>> Start

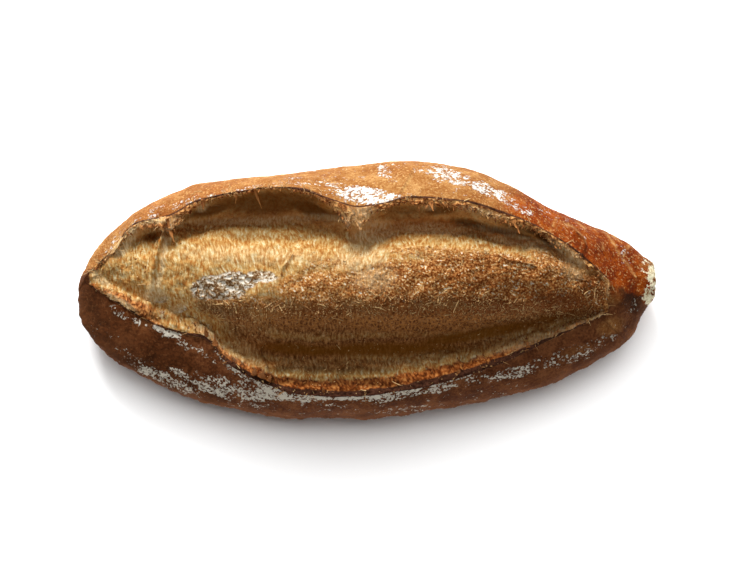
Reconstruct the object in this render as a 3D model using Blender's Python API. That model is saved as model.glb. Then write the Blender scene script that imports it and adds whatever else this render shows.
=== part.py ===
"""A pain de campagne: a long country loaf on a flat base, torn open along its top by one long score.

The loaf lies along X with its blunt end at -X, and its raised ear is on the +Y side. The base is the
plane Z = 0, and the origin is under the middle of the loaf. Sizes are in millimetres until the mesh
is made. Each feature line below is a short table of points, and a smooth line is drawn through them.
"""

import bmesh
import bpy
import numpy as np
from mathutils import Matrix, Vector, noise

MM = 0.001
LENGTH = 290.0
HALF = LENGTH / 2
LEFT_TIP = (-HALF, -4.0, 25.0)
RIGHT_TIP = (HALF, 6.0, 25.0)

# Where the crust is widest on each side: x, y, z
FAR_SIDE = (
    LEFT_TIP, (-142, 11, 25), (-134.5, 23.5, 26), (-114, 41, 28), (-84, 53.6, 29), (-62, 55.6, 30),
    (-50, 56.4, 30), (-34, 58.6, 30), (-20, 60.8, 30), (20, 65, 30), (50, 61.5, 30), (70, 54, 29.5),
    (80, 48.6, 29), (88, 44.2, 28.5), (94, 41.2, 28.2), (102, 38.2, 28), (120, 31, 27), (135, 23, 26),
    (142.5, 14, 25), RIGHT_TIP,
)
NEAR_SIDE = (
    LEFT_TIP, (-142, -15.8, 25), (-134.5, -26.8, 25), (-114, -41.5, 25), (-94, -50.6, 24.5),
    (-64, -59, 24), (-35, -63.4, 24), (0, -63.6, 24), (30, -59.9, 24), (60, -54.3, 24),
    (90, -46.7, 24.5), (120, -32, 25), (134.5, -21, 25), (139.8, -8.5, 25), (143, -1, 25), RIGHT_TIP,
)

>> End

Print, please, the lines from the first line of the material through the line that contains "RIGHT_TIP = (HALF, 6.0, 25.0)", exactly as written and with nothing added.

OUTPUT FOR THIS EXERCISE –
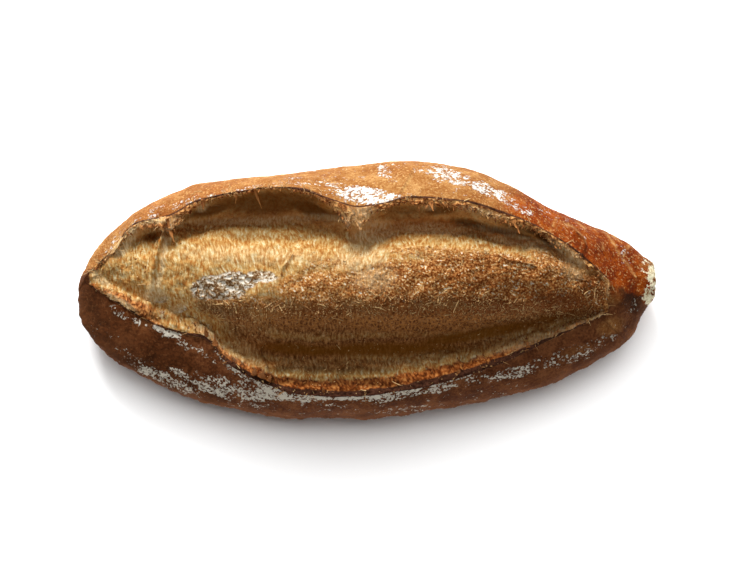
Reconstruct the object in this render as a 3D model using Blender's Python API. That model is saved as model.glb. Then write the Blender scene script that imports it and adds whatever else this render shows.
=== part.py ===
"""A pain de campagne: a long country loaf on a flat base, torn open along its top by one long score.

The loaf lies along X with its blunt end at -X, and its raised ear is on the +Y side. The base is the
plane Z = 0, and the origin is under the middle of the loaf. Sizes are in millimetres until the mesh
is made. Each feature line below is a short table of points, and a smooth line is drawn through them.
"""

import bmesh
import bpy
import numpy as np
from mathutils import Matrix, Vector, noise

MM = 0.001
LENGTH = 290.0
HALF = LENGTH / 2
LEFT_TIP = (-HALF, -4.0, 25.0)
RIGHT_TIP = (HALF, 6.0, 25.0)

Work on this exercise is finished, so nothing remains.